### The records:
******************************
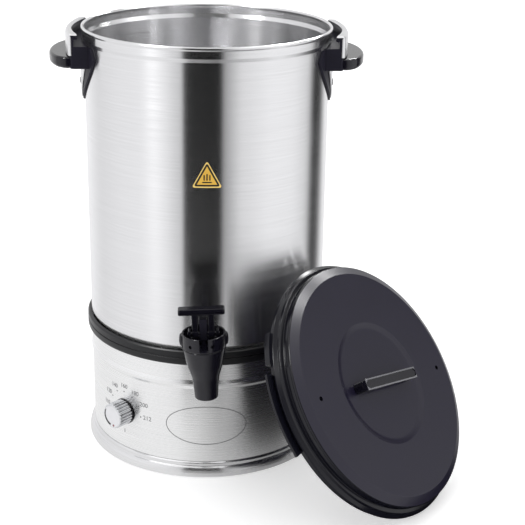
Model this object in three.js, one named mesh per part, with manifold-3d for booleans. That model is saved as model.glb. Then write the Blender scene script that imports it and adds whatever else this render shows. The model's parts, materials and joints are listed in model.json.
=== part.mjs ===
// Electric brew kettle: a stainless pot on a heated base, with a draw-off tap, a thermostat
// knob, two side handles and a loose bayonet lid that leans against the front of the pot.
//
// Millimetres, +Z up, -Y is the front with the tap. The origin is the centre of the flat
// underside of the base plate. The floor is plateHeight below it.
// Heights inside the kettle group are measured from the floor.

import * as THREE from 'three';
import { mergeVertices } from 'three/addons/utils/BufferGeometryUtils.js';
import Module from 'manifold-3d';

const wasm = await Module();
wasm.setup();

// ---------------------------------------------------------------- driving dimensions
const bodyRadius = 140;
const sheet = 1.2;
const rimHeight = 504;
const potFloor = 156;
const bandLow = 143;
const bandHigh = 160;
const ribHeight = 117;
const footRadius = 146;
const plateHeight = 6;
const gap = 0.3;

const knobAngle = -43.8;
const knobHeight = 65;
const knobRadius = 15.1;
const knobFace = 159.6;

const tapX = -2.7;
const tapReach = 34;
const tapHeight = 178;
const tapLean = 2.5;

const lidCentre = [192.6, -170.2, 133.0];
const lidAzimuth = -36.1;
const lidElevation = 35.2;
const lidFaceRadius = 140.5;
const lidFlangeRadius = 149;

const handleHalfWidth = 57;
const channelRadius = 157.2;
const inletHeight = 62;

const ringSides = 36;
const curveSides = 72;
const smallSides = 14;

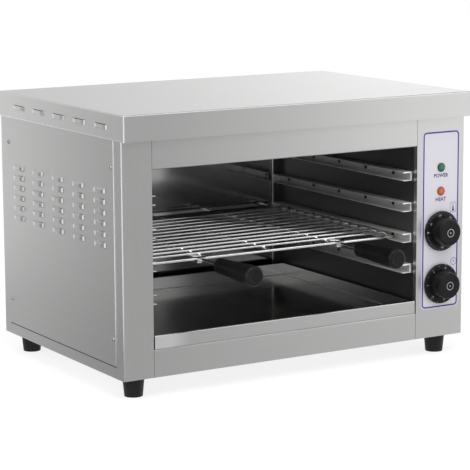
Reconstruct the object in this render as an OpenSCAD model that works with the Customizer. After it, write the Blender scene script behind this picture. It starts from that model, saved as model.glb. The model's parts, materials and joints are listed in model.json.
******************************
### Written request:
From the entries above, extract every line where the word "that" appears.

### Answer to this task:
Model this object in three.js, one named mesh per part, with manifold-3d for booleans. That model is saved as model.glb. Then write the Blender scene script that imports it and adds whatever else this render shows. The model's parts, materials and joints are listed in model.json.
// knob, two side handles and a loose bayonet lid that leans against the front of the pot.
Reconstruct the object in this render as an OpenSCAD model that works with the Customizer. After it, write the Blender scene script behind this picture. It starts from that model, saved as model.glb. The model's parts, materials and joints are listed in model.json.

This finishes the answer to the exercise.